Your task: Reproduce the top of the data verbatim, through and including the line that contains "score_depth = 0.15; // [0.05:0.05:0.2]".

-- -- --

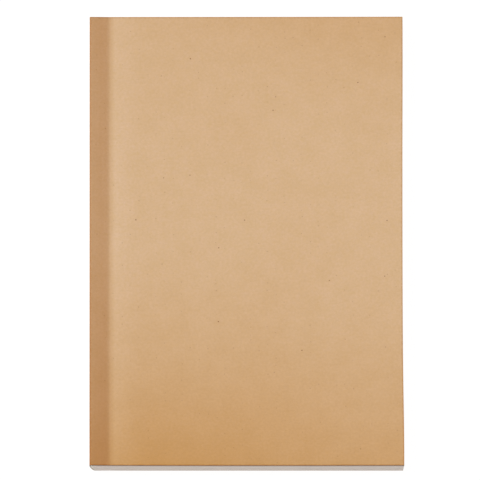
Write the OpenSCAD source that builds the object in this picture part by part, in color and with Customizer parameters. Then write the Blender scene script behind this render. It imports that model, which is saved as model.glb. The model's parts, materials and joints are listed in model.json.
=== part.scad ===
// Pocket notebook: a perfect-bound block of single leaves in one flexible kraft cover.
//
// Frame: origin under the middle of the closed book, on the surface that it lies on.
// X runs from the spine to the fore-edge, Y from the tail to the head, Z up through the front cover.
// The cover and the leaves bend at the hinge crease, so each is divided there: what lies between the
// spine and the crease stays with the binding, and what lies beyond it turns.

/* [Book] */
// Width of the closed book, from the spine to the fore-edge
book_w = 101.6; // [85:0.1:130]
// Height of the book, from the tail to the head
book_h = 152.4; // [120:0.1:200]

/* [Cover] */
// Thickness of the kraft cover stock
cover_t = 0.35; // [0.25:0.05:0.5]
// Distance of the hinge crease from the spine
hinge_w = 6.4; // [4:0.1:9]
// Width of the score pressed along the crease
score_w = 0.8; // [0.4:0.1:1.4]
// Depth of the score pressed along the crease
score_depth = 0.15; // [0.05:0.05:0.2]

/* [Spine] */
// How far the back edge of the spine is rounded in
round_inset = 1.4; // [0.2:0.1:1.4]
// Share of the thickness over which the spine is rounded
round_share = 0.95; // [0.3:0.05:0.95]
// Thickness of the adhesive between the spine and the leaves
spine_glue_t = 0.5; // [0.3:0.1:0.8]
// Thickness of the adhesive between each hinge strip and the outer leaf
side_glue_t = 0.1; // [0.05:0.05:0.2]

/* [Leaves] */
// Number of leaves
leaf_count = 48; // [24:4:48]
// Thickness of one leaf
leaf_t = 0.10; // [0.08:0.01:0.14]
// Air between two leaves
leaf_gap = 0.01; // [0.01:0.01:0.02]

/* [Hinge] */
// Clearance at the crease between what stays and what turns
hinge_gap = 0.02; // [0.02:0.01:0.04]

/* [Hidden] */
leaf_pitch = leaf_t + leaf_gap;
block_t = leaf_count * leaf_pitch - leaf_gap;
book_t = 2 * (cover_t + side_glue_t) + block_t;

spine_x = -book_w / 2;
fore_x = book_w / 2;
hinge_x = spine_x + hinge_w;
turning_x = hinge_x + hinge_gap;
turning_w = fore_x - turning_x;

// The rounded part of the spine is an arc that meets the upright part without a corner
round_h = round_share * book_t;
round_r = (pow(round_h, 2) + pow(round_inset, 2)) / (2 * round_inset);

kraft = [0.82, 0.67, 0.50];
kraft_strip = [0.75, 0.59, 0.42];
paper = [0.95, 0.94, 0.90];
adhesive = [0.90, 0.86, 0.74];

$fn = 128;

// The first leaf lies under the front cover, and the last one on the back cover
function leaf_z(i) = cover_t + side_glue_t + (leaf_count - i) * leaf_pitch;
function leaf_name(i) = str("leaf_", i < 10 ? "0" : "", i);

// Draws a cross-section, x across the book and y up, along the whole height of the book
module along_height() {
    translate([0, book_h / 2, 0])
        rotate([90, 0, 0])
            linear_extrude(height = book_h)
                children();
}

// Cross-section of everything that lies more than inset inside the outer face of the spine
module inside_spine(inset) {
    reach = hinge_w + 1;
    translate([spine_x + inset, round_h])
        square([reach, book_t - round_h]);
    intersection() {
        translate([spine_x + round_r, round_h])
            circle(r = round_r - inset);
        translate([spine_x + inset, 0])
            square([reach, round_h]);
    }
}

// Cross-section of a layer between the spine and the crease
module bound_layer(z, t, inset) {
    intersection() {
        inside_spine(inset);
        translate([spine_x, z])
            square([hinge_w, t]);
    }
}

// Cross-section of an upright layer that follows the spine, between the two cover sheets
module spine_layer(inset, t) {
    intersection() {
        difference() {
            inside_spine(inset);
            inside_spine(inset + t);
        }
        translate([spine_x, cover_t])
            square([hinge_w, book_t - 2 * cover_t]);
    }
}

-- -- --

Answer to the task:
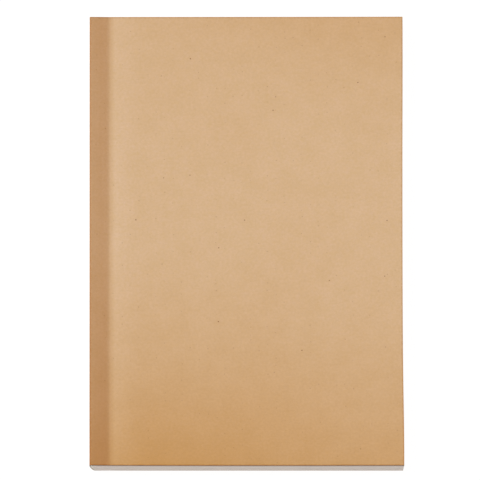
Write the OpenSCAD source that builds the object in this picture part by part, in color and with Customizer parameters. Then write the Blender scene script behind this render. It imports that model, which is saved as model.glb. The model's parts, materials and joints are listed in model.json.
=== part.scad ===
// Pocket notebook: a perfect-bound block of single leaves in one flexible kraft cover.
//
// Frame: origin under the middle of the closed book, on the surface that it lies on.
// X runs from the spine to the fore-edge, Y from the tail to the head, Z up through the front cover.
// The cover and the leaves bend at the hinge crease, so each is divided there: what lies between the
// spine and the crease stays with the binding, and what lies beyond it turns.

/* [Book] */
// Width of the closed book, from the spine to the fore-edge
book_w = 101.6; // [85:0.1:130]
// Height of the book, from the tail to the head
book_h = 152.4; // [120:0.1:200]

/* [Cover] */
// Thickness of the kraft cover stock
cover_t = 0.35; // [0.25:0.05:0.5]
// Distance of the hinge crease from the spine
hinge_w = 6.4; // [4:0.1:9]
// Width of the score pressed along the crease
score_w = 0.8; // [0.4:0.1:1.4]
// Depth of the score pressed along the crease
score_depth = 0.15; // [0.05:0.05:0.2]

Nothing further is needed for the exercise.